If your data doesn't change after creation, use immutable data structures. The type you choose will identify the intent of usage. Anything more specific would require knowledge about your particular problem space.
You may really be looking for a subset, permutation, or combination generator, and then the discussion of data structures is moot.
Also, you mentioned that you understand the concurrent advantages. Presumably, you're throwing some algorithm at permutations and subsets, and there's a good chance that algorithm can be parallelized to some extent.
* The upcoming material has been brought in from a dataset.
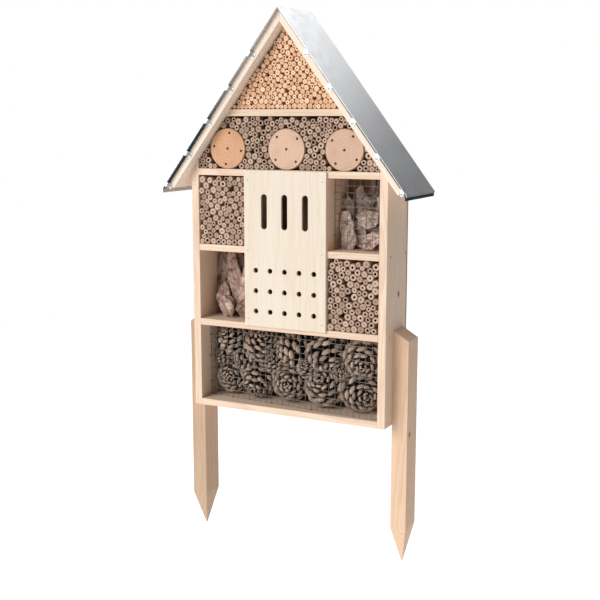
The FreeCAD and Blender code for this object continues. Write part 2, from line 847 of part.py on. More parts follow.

If that's the case, using immutable structures up front ensures your initial implementation of algorithm X will be easily transformed into concurrent algorithm X.
I have a couple advantages to add to the list:
Immutable collections can't be invalidated out from under you
That is, it's totally fine to have immutable public val members of a Scala class. They are read-only by definition. Compare to Java where not only do you have to remember to make the member private but also write a get method that returns a copy of the object so the original is not modified by the calling code.
Immutable data structures are persistent. This means that the immutable collection obtained by calling filter on your TreeSet actually shares some of its nodes with the original. This translates to time and space savings and offsets some of the penalties incurred by using immutability.
some of immutability advantages :
1 - smaller margin for error (you always know what’s in your collections and read-only variables).
2 - you can write concurrent programs without worrying about threads stepping on each other when modifying variables and collections.